State surveillance in SA just got a legal boost, but it’s not an unrestricted licence to intercept

State surveillance in SA just got a legal boost, but it’s not an unrestricted licence to intercept
(Image: Adobe Stock)

The police have just been given the green light from Parliament to build, buy and deploy their own communications interception equipment. However, the new permissions do not give law enforcement carte blanche to intercept; they are, in fact, meant to tighten controls and boost transparency.

Parliament has approved the South African Police Service’s (SAPS) request to build their own (or purchase from elsewhere) communications interception equipment. On 19 May, an exemption certificate was published in the Government Gazette, clearly stipulating the red tape police need to work through if they want to purchase, make, and/or use spy gear (legally termed “listed equipment”) and keep it above board. 

Local media and opposition parties have been sceptical about the move, citing as a concern the misuse of listed equipment to spy on innocent citizens, journalists and political opponents. To boot, they argue, the police have been purchasing listed equipment without legal permissions for years.

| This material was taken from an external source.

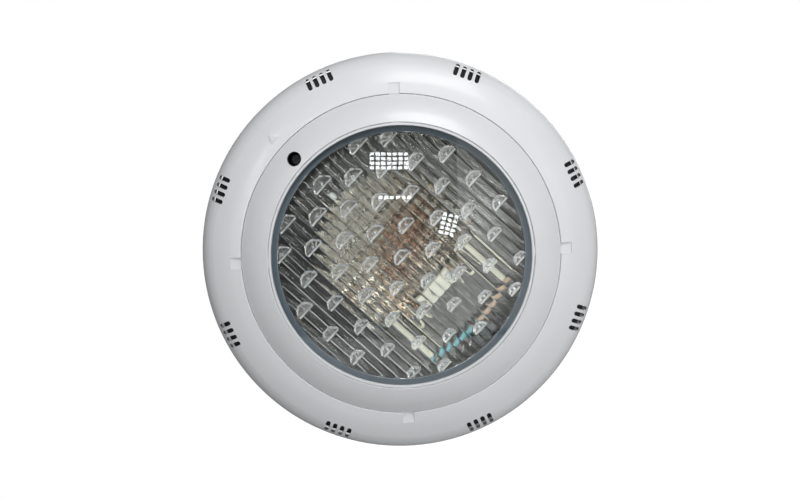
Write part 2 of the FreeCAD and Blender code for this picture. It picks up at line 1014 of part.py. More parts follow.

Another worry is that, technically, the police would be able to buy and use mass surveillance equipment – tech that can, for instance, capture the phone numbers and geographic locations of hundreds of people participating in a protest in front of Parliament. That’s a great tool if you are looking to oppress civil society and political opposition. 

All of these concerns are valid, but the idea that the exemption certificate gives police carte blanche to intercept our communications is, quite apart from being very dangerous, simply not accurate. 

In South Africa, law enforcement and state intelligence agencies may only intercept communications if they do so in terms of the Regulation of Interception of Communications and Provision of Communication-Related Information Act (Rica) of 2002. The exemption certificate doesn’t change that. 

The rationale behind the exemption certificate stems from the fact that law enforcement can use several methods to intercept, and some are more clandestine – and thus harder to regulate – than others. Such methods can range from secretly planting bugs under desks to asking a mobile operator for access to private communications. 

But, no matter which method police choose, one thing remains constant: if they listen in on conversations between unwitting surveillance targets, they have to get a warrant. With Rica, this warrant is known as an interception direction; it has to be issued by a specially designated judge whose sole job is to see to it that Rica is adhered to. To issue a direction, that judge has to be convinced that you’re not just curious about what your girlfriend is telling your mother about you.  

So, if there is already a special judge involved regardless of the type of technology being used, why would the National Assembly have to approve an exemption certificate for certain types of equipment? The short answer? Some types of equipment are more easily bought and used off-the-books than others.  

Lawful Interception

Let’s start with one method law enforcement can’t use on the sly. Formally known as Lawful Interception (LI), international standards for this technology are well-established, and South Africa subscribes to the LI standards set by the European Telecommunications Standards Institute. 

By definition, LI involves a mobile operator sending a duplicate signal of a person’s cellphone communications to a state interception centre. Here, law enforcement officials can monitor those communications. LI depends on expensive, carefully controlled infrastructure, and interception is impossible unless the mobile operator cooperates. That will only happen if police can produce an interception direction issued by a designated judge.  

But there are ways to bypass the mobile operator – and thus the designated judge – entirely. Those ways can include listed equipment.  

Take, for instance, the now infamous grabber (formally referred to as an International Mobile Subscriber Identity – IMSI – catcher), which the SAPS is known to have purchased in the past without Parliament’s permission. (The new exemption certificate is tailored specifically for the development, purchase and use of grabbers.)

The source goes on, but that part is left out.